*Artigo de Dom Walmor Oliveira de Azevedo,
Arcebispo
Metropolitano de Belo Horizonte, MG
‘O Papa Francisco,
atento às dinâmicas da cultura contemporânea e após a realização de dois
sínodos, traz pertinente interpelação com a Exortação Apostólica sobre o amor
na família, Amoris Laetitia. Com sua
extraordinária sensibilidade humana e a partir da escuta do mundo católico,
Francisco mostra que a grande meta é reavivar a consciência sobre a importância
do matrimônio e da família. Desafio complexo que não permite tratamento
superficial. São necessárias ações bem fundamentadas para não se correr o risco
de obscurecer ou anular o determinante e indispensável papel da família - lugar
da educação por excelência - particularmente essencial neste momento, quando se
precisa configurar novo tecido cultural. E isso é imprescindível para a
superação das crises muito desafiadoras, nos âmbitos da ética, política,
economia e instituições.
A Igreja, na
unidade de doutrina e práxis, acolhe a indicação de que, em cada país ou
região, é possível buscar soluções mais atentas às tradições e aos desafios
locais. Longe de qualquer tipo de permissividade, o caminho é se debruçar sobre
culturas diferentes, considerando a pluralidade que caracteriza cada sociedade.

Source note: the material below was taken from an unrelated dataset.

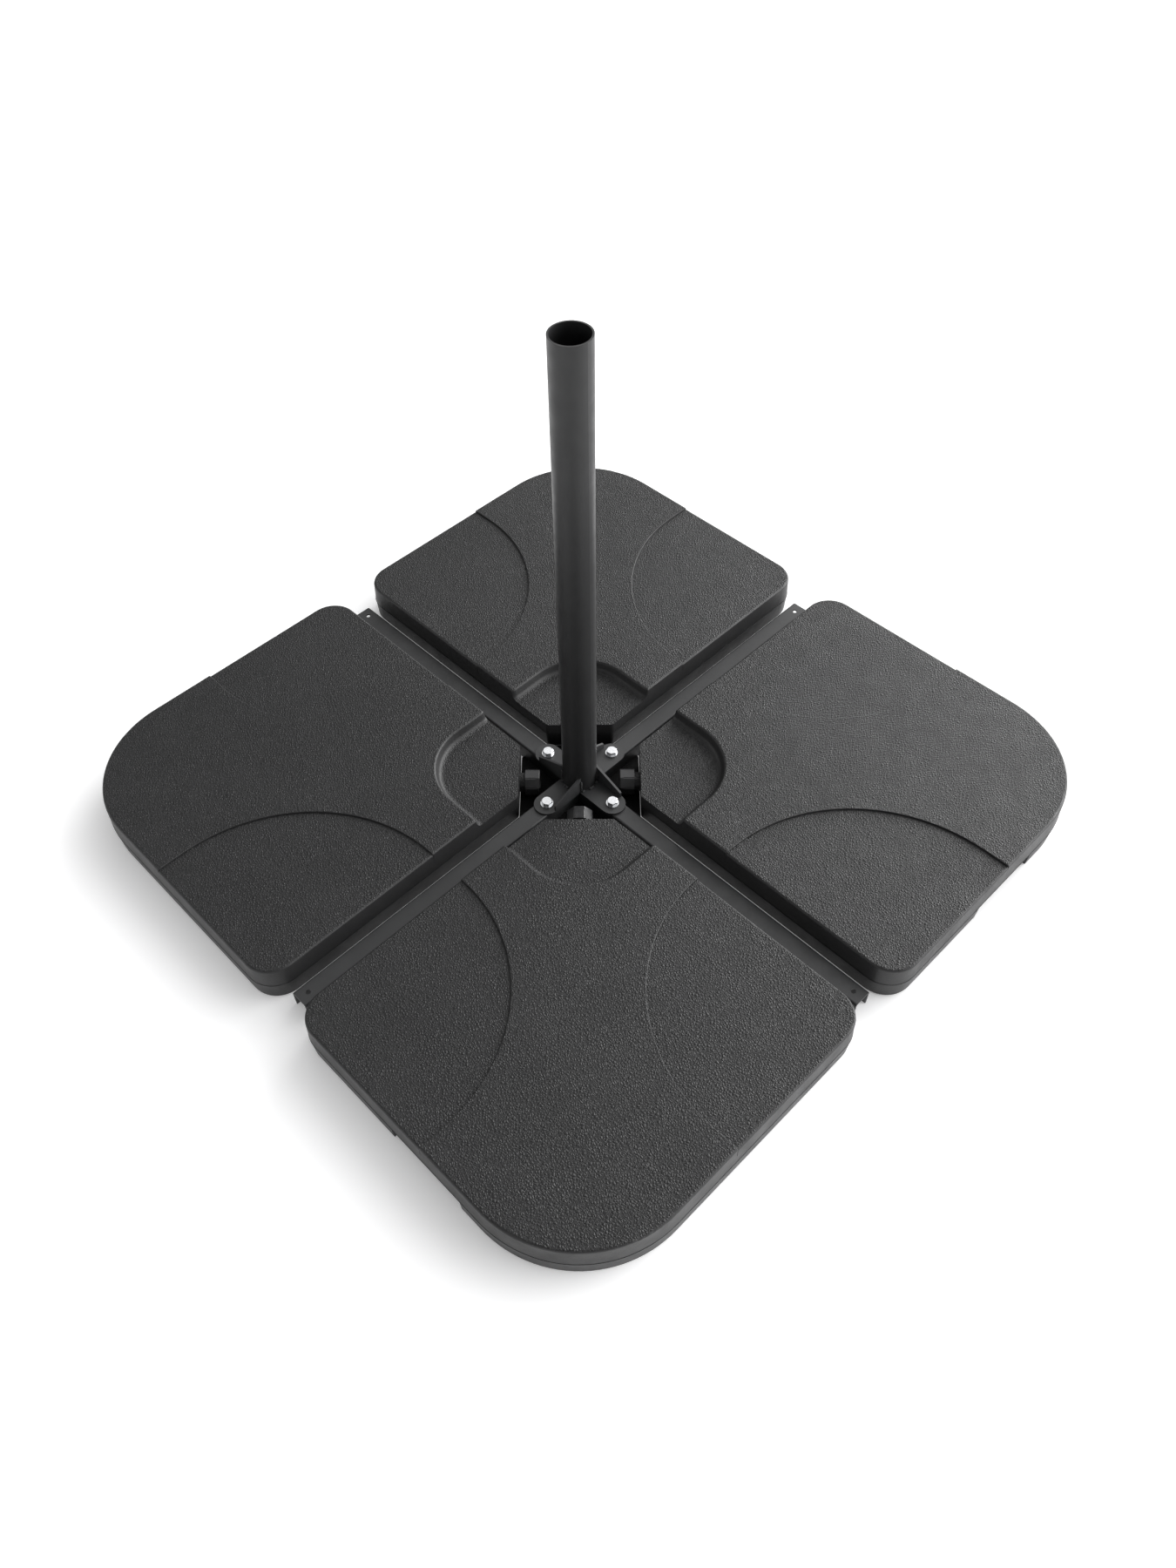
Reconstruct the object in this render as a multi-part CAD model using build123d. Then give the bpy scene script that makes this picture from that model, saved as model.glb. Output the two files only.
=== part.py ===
from build123d import *
import os
from math import cos, radians, sin, sqrt, tan

os.makedirs("parts", exist_ok=True)

# Parasol base. Millimetres, +Z up the mast, origin at the centre of the cross on the ground.
# The arms of the cross run along X and Y, and one fillable weight lies in each quarter.

# ---- weights ----
half_width = 500.0          # centre of the cross to a weight's outer wall
gap_half = 25.0             # centre of an arm to the weight's inner wall
lobe_top = 57.5             # height of the two side fields of the top
band_top = 60.0             # height of the raised diagonal band
recess_floor = 45.0         # height of the sunk platform at the inner corner
seam_height = 27.0          # mould parting line, the widest level
draft_up = 2.6              # degrees, wall above the parting line
draft_down = 3.0            # degrees, wall below it
outer_corner_r = 150.0
side_corner_r = 40.0
chamfer_corner_r = 8.0
chamfer_distance = 81.0     # centre of the cross to the flat cut of the inner corner
rim_r = 3.5                 # rounding of the top edge
foot_edge_r = 2.0           # rounding of the bottom edge
flash_proud = 0.35          # mould flash along the parting line
flash_height = 1.0
wall = 3.0                  # moulded wall thickness
floor_wall = 5.0            # bottom wall, before the sunk underside panel
panel_inset = 32.0
panel_depth = 2.0
arc_r = 226.0               # rounding of the step between band and side field
arc_inner = 236.0           # where the step meets the inner wall
arc_outer = 257.0           # where the step meets the outer wall
step_edge_r = 1.0           # rounding of the step's upper edge
recess_reach = 157.0        # platform edge, at its floor
recess_r = 79.0
recess_draft = 17.0
recess_foot_r = 8.0         # rounding where its wall meets the platform
recess_end_r = 14.0         # rounding where its wall meets the weight's inner walls
grip_centre = 262.0         # middle of the hand grip along the outer wall
grip_half = 57.0
grip_depth = 22.0
grip_r = 14.0

# ---- filler neck, cap and seal ----
neck_z = 20.5
neck_r = 13.0
neck_bore_r = 10.0
neck_end = 59.0             # distance of the neck's mouth from the centre of the cross
cap_start = 54.0
cap_length = 20.0
cap_flats = 34.0
cap_wall = 3.0
seal_thickness = 2.0
seal_bore_r = 9.0
thread_gap = 0.08

# ---- sand ----
sand_gap = 0.2
sand_level = 50.0

# ---- cross bars ----
bar_width = 26.0
bar_height = 26.0
bar_sheet = 2.0
bar_fold_r = 3.0
bar_half_length = 475.0
lap_gap = 0.15
hub_plate_sheet = 2.0
hub_plate_flat = 82.0       # centre to each of the four long edges, parallel to the weights' chamfers
hub_plate_reach = 100.0     # centre to each blunt corner, under an arm
end_hole_radius = 3.25
end_hole_reach = 461.0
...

Essa tarefa exige acuidade, empenhos e profunda espiritualidade. Por isso, o
Papa Francisco recoloca, com destaque, alguns caminhos pastorais que levam à
construção de famílias sólidas, fecundas segundo o plano de Deus, com especial
luz sobre a educação dos filhos.
Não há mais tempo
a perder diante da necessidade de se investir na família, referência singular
com propriedades para edificar nova cultura humanística e espiritual que
permita superar o atual momento social e político. Há uma complexidade própria
na realidade da família, que precisa ser adequadamente compreendida e
tratada. Para isso, as jaulas do egoísmo
e da mesquinhez devem ser evitadas. Essas prisões nascem de individualismos
perversos e da consequente perda de capacidade para gestos altruístas,
indispensáveis na vida de todos, especialmente no exercício da cidadania. Em
questão, portanto, está o desafio de se compreender, em profundidade, a
importância da família.
O desvirtuamento
dos laços familiares é um real perigo alimentado por uma exasperada cultura
individualista que pode parecer atraente, mas é caminho para prejuízos
irreversíveis. É preciso conhecer mais profundamente a realidade familiar para
não se negociar o inegociável. A liberdade de escolha, sublinha o Papa
Francisco, permite a cada pessoa projetar a própria vida e cultivar o melhor de
si mesmo, mas se não houver objetivos nobres e disciplina, se degenera numa
incapacidade para a doação. O entendimento de que a liberdade individual
garante o direito de julgar a partir de parâmetros próprios, como se não
houvesse verdades, valores e princípios diferentes, é problemático. Cria a
convicção de que tudo, desde que atenda ao interesse particular, é
permitido. Contribui para que
entendimentos sobre o matrimônio sejam achatados por conveniências e caprichos.
Há um percurso longo
para resgatar valores que foram perdidos. Sem essas referências, continuarão a
surgir descompassos e a humanidade sofrerá com a perda de rumos. A trajetória a
ser seguida exige entendimentos, recomposições e a necessária capacitação para
a vivência de valores éticos e morais. E
a família é, indiscutivelmente, a primeira escola desses valores. Lugar em que
se aprende o bom uso da liberdade. A Exortação Apostólica lembra que há
inclinações maturadas na infância que impregnam o íntimo de uma pessoa e permanecem
pelo resto da vida como tendência favorável a um valor ou como uma rejeição
espontânea de certos comportamentos.
O aprendizado
ético e moral no contexto educativo inigualável da família sustenta a vida,
permeia atos e escolhas. Somente a instituição familiar tem propriedades para
cumprir certas tarefas e metas na formação das pessoas, em razão de sua
particular capacidade para alcançar e fecundar corações. De modo especial, é
âmbito da socialização primária, em meio aos afetos mais profundos e tocantes,
que possibilitam a aprendizagem da reciprocidade, do relacionar-se com o outro.
Capacita para a escuta, a partilha, o respeito, a ajuda e a convivência.
A humanidade é
convidada a compreender e a investir na força educativa da família, criando condições
sociopolíticas, humanísticas e espirituais para que essa escola primeira seja
qualificada e se mantenha como vetor para as grandes mudanças.’